New York City microhubs aim to cut 3,000 truck trips.
Supply chain operations are undergoing a strategic transformation.
Supply chain executives scanning the news this week face a consistent signal: capital is flowing toward automation, AI, and infrastructure at a pace that is reshaping competitive baselines across retail, warehousing, and urban freight.
Billion-dollar bets on automation and infrastructure
Amazon is committing $11.6 billion to a robotics expansion across Europe, according to Supply Chain 24/7, underscoring how the e-commerce giant is tying delivery speed directly to automated fulfillment capacity. The scale of that commitment places pressure on third-party logistics providers and regional carriers who compete for the same labor pool and customer expectations.
Target, meanwhile, has opened a new food distribution hub in Colorado backed by $367 million in investment, per Supply Chain 24/7 reporting. The facility reflects a broader retail trend of bringing distribution infrastructure closer to population centers to cut replenishment lead times.
Japanese manufacturer MISUMI is also expanding its footprint in the United States with a $1 billion manufacturing investment, adding to a growing list of industrial suppliers repositioning capacity closer to North American end markets.
Urban freight finds a measurable proof point
New York City's microhub pilot program eliminated 3,000 truck trips in one year, Supply Chain 24/7 reported, offering one of the most concrete data points yet on the operational impact of urban consolidation strategies. The result matters beyond New York: city governments and logistics operators globally are watching such pilots for scalable models that address both congestion and emissions targets.
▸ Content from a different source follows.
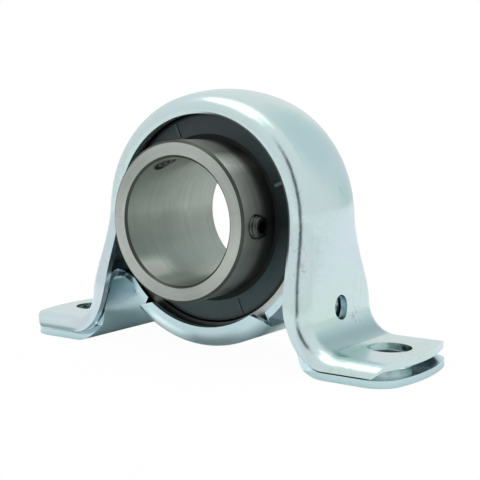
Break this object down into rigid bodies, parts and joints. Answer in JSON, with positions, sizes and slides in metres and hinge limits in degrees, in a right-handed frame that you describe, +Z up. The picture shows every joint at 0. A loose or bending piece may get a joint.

Microhubs route parcels through small neighborhood-level facilities, from which deliveries proceed by cargo bike, electric vehicle, or foot courier rather than full-size trucks. The NYC outcome suggests the model can generate meaningful truck-trip reductions at city scale within a single operating year.
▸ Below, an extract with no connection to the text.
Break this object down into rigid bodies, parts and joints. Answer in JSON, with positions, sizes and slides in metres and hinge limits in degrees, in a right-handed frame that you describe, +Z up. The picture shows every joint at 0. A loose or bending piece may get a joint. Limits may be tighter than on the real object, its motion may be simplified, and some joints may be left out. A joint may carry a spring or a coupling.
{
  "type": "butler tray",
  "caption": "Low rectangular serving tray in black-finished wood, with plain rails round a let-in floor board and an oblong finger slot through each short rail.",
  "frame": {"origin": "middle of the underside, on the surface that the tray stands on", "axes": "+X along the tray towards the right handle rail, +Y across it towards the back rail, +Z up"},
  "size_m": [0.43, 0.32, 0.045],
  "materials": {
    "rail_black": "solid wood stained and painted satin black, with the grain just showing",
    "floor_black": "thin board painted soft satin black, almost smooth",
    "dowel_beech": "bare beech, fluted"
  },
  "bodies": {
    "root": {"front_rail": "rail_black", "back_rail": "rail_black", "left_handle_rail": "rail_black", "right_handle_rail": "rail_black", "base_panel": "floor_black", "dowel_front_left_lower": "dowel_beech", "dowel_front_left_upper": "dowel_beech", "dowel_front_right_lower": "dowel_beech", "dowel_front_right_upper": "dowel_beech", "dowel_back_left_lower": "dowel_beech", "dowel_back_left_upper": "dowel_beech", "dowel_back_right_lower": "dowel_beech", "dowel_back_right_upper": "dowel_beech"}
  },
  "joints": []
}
AI enters spend management and warehouse planning
Coupa and MIT have jointly launched an AI-powered Business Spend Index, according to Supply Chain 24/7, bringing machine-learning analysis to bear on procurement and spend visibility. The tool enters a market where finance and supply chain functions are increasingly expected to share a single source of truth on cost exposure.
Separately, Supply Chain 24/7's editorial coverage questions whether warehouse intelligence truly begins with AI adoption, arguing that foundational data quality and process discipline must precede any algorithmic layer. That framing echoes an industry-wide debate about whether automation investments are outpacing the operational readiness needed to extract value from them.
Risk modeling remains a critical blind spot
A report cited by Supply Chain 24/7 found that only 7% of companies are currently modeling future supply chain disruptions — a figure that stands in sharp contrast to the volume of capital being deployed on physical infrastructure and automation. The gap suggests that scenario planning and stress-testing remain underfunded disciplines relative to execution technology.
The finding arrives as tariff uncertainty continues to generate coverage across the platform, with economists from S&P Global Market Intelligence and analysts at Armada Corporate Intelligence examining how shifting trade policy is altering freight flows and shipper decision-making. Procurement teams managing global sourcing networks face simultaneous pressure from cost volatility and the organizational inertia of legacy supplier relationships.
Swarm logic and the next wave of warehouse robotics
Supply Chain 24/7 highlighted research suggesting warehouse robots may benefit from adopting coordination behaviors modeled on ant colonies — distributing task allocation dynamically rather than relying on centralized control systems. The concept, sometimes called swarm automation, is drawing attention as fulfillment centers grow in complexity and the number of autonomous agents operating within a single facility increases.
Walmart's international expansion of its Walmart+ membership program into Canada also drew coverage, marking the first time the subscription offering has moved beyond the United States. The move adds a logistics dimension: delivery commitments bundled with membership create structural pressure on fulfillment speed and inventory positioning in a new geographic market.
Food labeling errors and the hidden cost of compliance failures
Supply Chain 24/7 also surfaced reporting on the financial penalties food manufacturers absorb from labeling errors on the plant floor, describing the cost as a hidden tax on operations. Errors that trigger recalls, retailer chargebacks, or regulatory fines represent a category of supply chain risk that rarely appears in capital allocation discussions but compounds steadily across high-volume production environments.
Connected packaging technologies — including RFID, QR codes, and dynamic labeling — are positioned in the platform's downloadable resources as tools that can improve traceability and reduce compliance exposure throughout the food and beverage supply chain.
Leadership and talent development in focus
EPG CEO Peter Bollinger's career trajectory — from student programmer to global supply chain technology executive — anchors Supply Chain 24/7's ongoing Leadership Lessons series. The series draws on practitioners across Gartner, Corvus Robotics, and Apex Transit to surface operational and strategic insights from executives navigating the current environment.
Taken together, this week's coverage on Supply Chain 24/7 reflects an industry investing heavily in physical and digital infrastructure while grappling with unresolved questions about resilience, risk visibility, and the organizational change management required to make automation actually perform.